Supplied data »
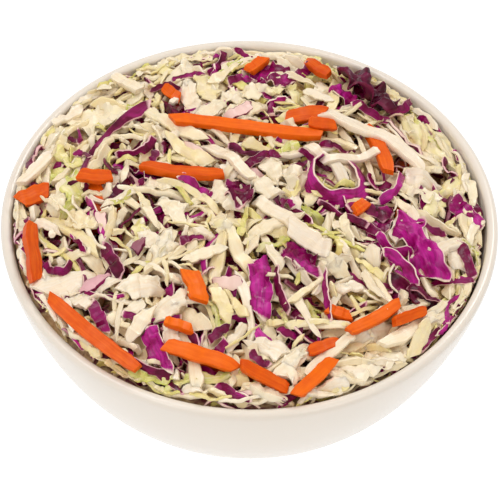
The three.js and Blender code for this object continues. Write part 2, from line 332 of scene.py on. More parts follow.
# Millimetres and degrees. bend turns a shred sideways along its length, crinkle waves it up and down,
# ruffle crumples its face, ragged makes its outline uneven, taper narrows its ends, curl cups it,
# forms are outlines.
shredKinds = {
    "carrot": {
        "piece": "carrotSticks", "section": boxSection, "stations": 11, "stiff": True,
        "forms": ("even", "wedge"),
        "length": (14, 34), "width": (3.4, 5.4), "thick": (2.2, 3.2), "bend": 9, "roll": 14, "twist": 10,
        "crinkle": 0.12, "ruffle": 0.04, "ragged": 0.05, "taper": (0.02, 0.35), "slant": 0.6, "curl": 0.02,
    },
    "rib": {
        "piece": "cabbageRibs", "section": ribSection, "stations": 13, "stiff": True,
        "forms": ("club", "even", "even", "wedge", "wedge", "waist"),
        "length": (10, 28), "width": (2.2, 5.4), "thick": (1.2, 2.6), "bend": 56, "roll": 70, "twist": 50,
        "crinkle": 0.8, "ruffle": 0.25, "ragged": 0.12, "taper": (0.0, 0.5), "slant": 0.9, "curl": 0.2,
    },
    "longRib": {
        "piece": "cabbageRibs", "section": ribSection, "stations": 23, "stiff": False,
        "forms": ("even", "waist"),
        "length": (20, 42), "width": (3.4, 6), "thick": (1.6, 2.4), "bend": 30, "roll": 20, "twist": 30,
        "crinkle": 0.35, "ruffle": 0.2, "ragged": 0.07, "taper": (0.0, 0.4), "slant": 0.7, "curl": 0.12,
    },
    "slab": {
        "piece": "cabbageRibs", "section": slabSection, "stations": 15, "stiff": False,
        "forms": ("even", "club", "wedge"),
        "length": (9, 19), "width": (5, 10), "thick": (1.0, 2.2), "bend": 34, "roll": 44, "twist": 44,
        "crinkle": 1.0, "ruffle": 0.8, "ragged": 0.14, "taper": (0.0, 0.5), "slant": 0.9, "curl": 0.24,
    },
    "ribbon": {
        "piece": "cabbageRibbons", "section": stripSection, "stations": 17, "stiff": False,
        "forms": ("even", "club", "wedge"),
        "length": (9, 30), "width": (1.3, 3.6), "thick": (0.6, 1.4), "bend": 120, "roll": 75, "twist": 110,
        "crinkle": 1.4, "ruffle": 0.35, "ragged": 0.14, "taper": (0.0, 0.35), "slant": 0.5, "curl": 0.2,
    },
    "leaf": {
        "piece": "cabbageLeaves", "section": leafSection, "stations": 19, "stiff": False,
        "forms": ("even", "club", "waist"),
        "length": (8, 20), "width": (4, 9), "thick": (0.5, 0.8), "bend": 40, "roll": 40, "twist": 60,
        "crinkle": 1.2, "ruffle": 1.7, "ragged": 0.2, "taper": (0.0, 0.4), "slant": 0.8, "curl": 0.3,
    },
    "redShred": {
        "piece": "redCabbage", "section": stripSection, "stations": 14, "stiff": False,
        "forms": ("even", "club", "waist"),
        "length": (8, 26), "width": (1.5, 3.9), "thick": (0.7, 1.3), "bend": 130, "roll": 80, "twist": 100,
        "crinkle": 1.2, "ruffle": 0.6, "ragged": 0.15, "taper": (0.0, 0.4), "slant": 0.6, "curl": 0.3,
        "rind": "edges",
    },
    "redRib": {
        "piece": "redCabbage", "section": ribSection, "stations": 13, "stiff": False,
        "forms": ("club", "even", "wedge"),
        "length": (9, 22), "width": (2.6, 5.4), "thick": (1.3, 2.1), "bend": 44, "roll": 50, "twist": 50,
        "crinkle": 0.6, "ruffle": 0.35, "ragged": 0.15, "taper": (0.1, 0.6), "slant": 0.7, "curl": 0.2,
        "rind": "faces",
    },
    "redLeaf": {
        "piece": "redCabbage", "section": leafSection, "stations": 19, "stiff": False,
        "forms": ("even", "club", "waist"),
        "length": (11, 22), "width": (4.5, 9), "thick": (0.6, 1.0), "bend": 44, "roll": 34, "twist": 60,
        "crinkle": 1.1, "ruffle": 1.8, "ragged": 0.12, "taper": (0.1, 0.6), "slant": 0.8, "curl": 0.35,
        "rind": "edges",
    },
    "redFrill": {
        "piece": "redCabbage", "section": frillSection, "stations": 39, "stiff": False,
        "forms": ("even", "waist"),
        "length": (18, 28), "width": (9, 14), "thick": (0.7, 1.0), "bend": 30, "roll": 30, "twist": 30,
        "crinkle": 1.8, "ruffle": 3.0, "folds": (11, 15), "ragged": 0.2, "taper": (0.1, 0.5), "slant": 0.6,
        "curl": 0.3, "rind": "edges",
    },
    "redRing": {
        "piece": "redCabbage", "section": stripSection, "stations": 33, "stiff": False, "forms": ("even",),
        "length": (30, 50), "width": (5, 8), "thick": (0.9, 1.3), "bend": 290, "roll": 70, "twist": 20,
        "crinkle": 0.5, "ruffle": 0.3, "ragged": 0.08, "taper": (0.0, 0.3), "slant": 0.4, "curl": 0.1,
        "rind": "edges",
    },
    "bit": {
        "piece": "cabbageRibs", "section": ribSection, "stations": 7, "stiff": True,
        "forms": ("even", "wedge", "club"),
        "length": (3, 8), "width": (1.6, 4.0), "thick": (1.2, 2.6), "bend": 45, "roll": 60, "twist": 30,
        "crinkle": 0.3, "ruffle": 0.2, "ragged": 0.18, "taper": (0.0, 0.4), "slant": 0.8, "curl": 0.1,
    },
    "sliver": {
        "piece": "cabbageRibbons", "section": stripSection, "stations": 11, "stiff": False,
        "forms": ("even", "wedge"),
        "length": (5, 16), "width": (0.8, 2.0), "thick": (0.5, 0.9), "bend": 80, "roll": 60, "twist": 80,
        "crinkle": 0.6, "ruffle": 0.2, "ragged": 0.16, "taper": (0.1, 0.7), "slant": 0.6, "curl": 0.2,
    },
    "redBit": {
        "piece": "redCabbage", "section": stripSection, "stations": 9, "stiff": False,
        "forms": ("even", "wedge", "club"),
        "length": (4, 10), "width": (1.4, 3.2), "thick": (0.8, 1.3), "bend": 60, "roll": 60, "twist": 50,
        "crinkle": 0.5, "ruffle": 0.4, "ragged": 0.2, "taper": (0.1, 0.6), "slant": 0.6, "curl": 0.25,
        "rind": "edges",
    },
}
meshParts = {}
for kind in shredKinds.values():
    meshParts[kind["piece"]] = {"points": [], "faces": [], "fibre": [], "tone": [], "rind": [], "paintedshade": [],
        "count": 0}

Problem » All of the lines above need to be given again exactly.

Output for this exercise »
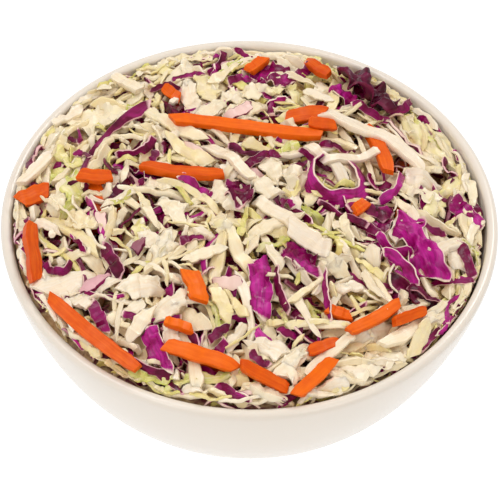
The three.js and Blender code for this object continues. Write part 2, from line 332 of scene.py on. More parts follow.
# Millimetres and degrees. bend turns a shred sideways along its length, crinkle waves it up and down,
# ruffle crumples its face, ragged makes its outline uneven, taper narrows its ends, curl cups it,
# forms are outlines.
shredKinds = {
    "carrot": {
        "piece": "carrotSticks", "section": boxSection, "stations": 11, "stiff": True,
        "forms": ("even", "wedge"),
        "length": (14, 34), "width": (3.4, 5.4), "thick": (2.2, 3.2), "bend": 9, "roll": 14, "twist": 10,
        "crinkle": 0.12, "ruffle": 0.04, "ragged": 0.05, "taper": (0.02, 0.35), "slant": 0.6, "curl": 0.02,
    },
    "rib": {
        "piece": "cabbageRibs", "section": ribSection, "stations": 13, "stiff": True,
        "forms": ("club", "even", "even", "wedge", "wedge", "waist"),
        "length": (10, 28), "width": (2.2, 5.4), "thick": (1.2, 2.6), "bend": 56, "roll": 70, "twist": 50,
        "crinkle": 0.8, "ruffle": 0.25, "ragged": 0.12, "taper": (0.0, 0.5), "slant": 0.9, "curl": 0.2,
    },
    "longRib": {
        "piece": "cabbageRibs", "section": ribSection, "stations": 23, "stiff": False,
        "forms": ("even", "waist"),
        "length": (20, 42), "width": (3.4, 6), "thick": (1.6, 2.4), "bend": 30, "roll": 20, "twist": 30,
        "crinkle": 0.35, "ruffle": 0.2, "ragged": 0.07, "taper": (0.0, 0.4), "slant": 0.7, "curl": 0.12,
    },
    "slab": {
        "piece": "cabbageRibs", "section": slabSection, "stations": 15, "stiff": False,
        "forms": ("even", "club", "wedge"),
        "length": (9, 19), "width": (5, 10), "thick": (1.0, 2.2), "bend": 34, "roll": 44, "twist": 44,
        "crinkle": 1.0, "ruffle": 0.8, "ragged": 0.14, "taper": (0.0, 0.5), "slant": 0.9, "curl": 0.24,
    },
    "ribbon": {
        "piece": "cabbageRibbons", "section": stripSection, "stations": 17, "stiff": False,
        "forms": ("even", "club", "wedge"),
        "length": (9, 30), "width": (1.3, 3.6), "thick": (0.6, 1.4), "bend": 120, "roll": 75, "twist": 110,
        "crinkle": 1.4, "ruffle": 0.35, "ragged": 0.14, "taper": (0.0, 0.35), "slant": 0.5, "curl": 0.2,
    },
    "leaf": {
        "piece": "cabbageLeaves", "section": leafSection, "stations": 19, "stiff": False,
        "forms": ("even", "club", "waist"),
        "length": (8, 20), "width": (4, 9), "thick": (0.5, 0.8), "bend": 40, "roll": 40, "twist": 60,
        "crinkle": 1.2, "ruffle": 1.7, "ragged": 0.2, "taper": (0.0, 0.4), "slant": 0.8, "curl": 0.3,
    },
    "redShred": {
        "piece": "redCabbage", "section": stripSection, "stations": 14, "stiff": False,
        "forms": ("even", "club", "waist"),
        "length": (8, 26), "width": (1.5, 3.9), "thick": (0.7, 1.3), "bend": 130, "roll": 80, "twist": 100,
        "crinkle": 1.2, "ruffle": 0.6, "ragged": 0.15, "taper": (0.0, 0.4), "slant": 0.6, "curl": 0.3,
        "rind": "edges",
    },
    "redRib": {
        "piece": "redCabbage", "section": ribSection, "stations": 13, "stiff": False,
        "forms": ("club", "even", "wedge"),
        "length": (9, 22), "width": (2.6, 5.4), "thick": (1.3, 2.1), "bend": 44, "roll": 50, "twist": 50,
        "crinkle": 0.6, "ruffle": 0.35, "ragged": 0.15, "taper": (0.1, 0.6), "slant": 0.7, "curl": 0.2,
        "rind": "faces",
    },
    "redLeaf": {
        "piece": "redCabbage", "section": leafSection, "stations": 19, "stiff": False,
        "forms": ("even", "club", "waist"),
        "length": (11, 22), "width": (4.5, 9), "thick": (0.6, 1.0), "bend": 44, "roll": 34, "twist": 60,
        "crinkle": 1.1, "ruffle": 1.8, "ragged": 0.12, "taper": (0.1, 0.6), "slant": 0.8, "curl": 0.35,
        "rind": "edges",
    },
    "redFrill": {
        "piece": "redCabbage", "section": frillSection, "stations": 39, "stiff": False,
        "forms": ("even", "waist"),
        "length": (18, 28), "width": (9, 14), "thick": (0.7, 1.0), "bend": 30, "roll": 30, "twist": 30,
        "crinkle": 1.8, "ruffle": 3.0, "folds": (11, 15), "ragged": 0.2, "taper": (0.1, 0.5), "slant": 0.6,
        "curl": 0.3, "rind": "edges",
    },
    "redRing": {
        "piece": "redCabbage", "section": stripSection, "stations": 33, "stiff": False, "forms": ("even",),
        "length": (30, 50), "width": (5, 8), "thick": (0.9, 1.3), "bend": 290, "roll": 70, "twist": 20,
        "crinkle": 0.5, "ruffle": 0.3, "ragged": 0.08, "taper": (0.0, 0.3), "slant": 0.4, "curl": 0.1,
        "rind": "edges",
    },
    "bit": {
        "piece": "cabbageRibs", "section": ribSection, "stations": 7, "stiff": True,
        "forms": ("even", "wedge", "club"),
        "length": (3, 8), "width": (1.6, 4.0), "thick": (1.2, 2.6), "bend": 45, "roll": 60, "twist": 30,
        "crinkle": 0.3, "ruffle": 0.2, "ragged": 0.18, "taper": (0.0, 0.4), "slant": 0.8, "curl": 0.1,
    },
    "sliver": {
        "piece": "cabbageRibbons", "section": stripSection, "stations": 11, "stiff": False,
        "forms": ("even", "wedge"),
        "length": (5, 16), "width": (0.8, 2.0), "thick": (0.5, 0.9), "bend": 80, "roll": 60, "twist": 80,
        "crinkle": 0.6, "ruffle": 0.2, "ragged": 0.16, "taper": (0.1, 0.7), "slant": 0.6, "curl": 0.2,
    },
    "redBit": {
        "piece": "redCabbage", "section": stripSection, "stations": 9, "stiff": False,
        "forms": ("even", "wedge", "club"),
        "length": (4, 10), "width": (1.4, 3.2), "thick": (0.8, 1.3), "bend": 60, "roll": 60, "twist": 50,
        "crinkle": 0.5, "ruffle": 0.4, "ragged": 0.2, "taper": (0.1, 0.6), "slant": 0.6, "curl": 0.25,
        "rind": "edges",
    },
}
meshParts = {}
for kind in shredKinds.values():
    meshParts[kind["piece"]] = {"points": [], "faces": [], "fibre": [], "tone": [], "rind": [], "paintedshade": [],
        "count": 0}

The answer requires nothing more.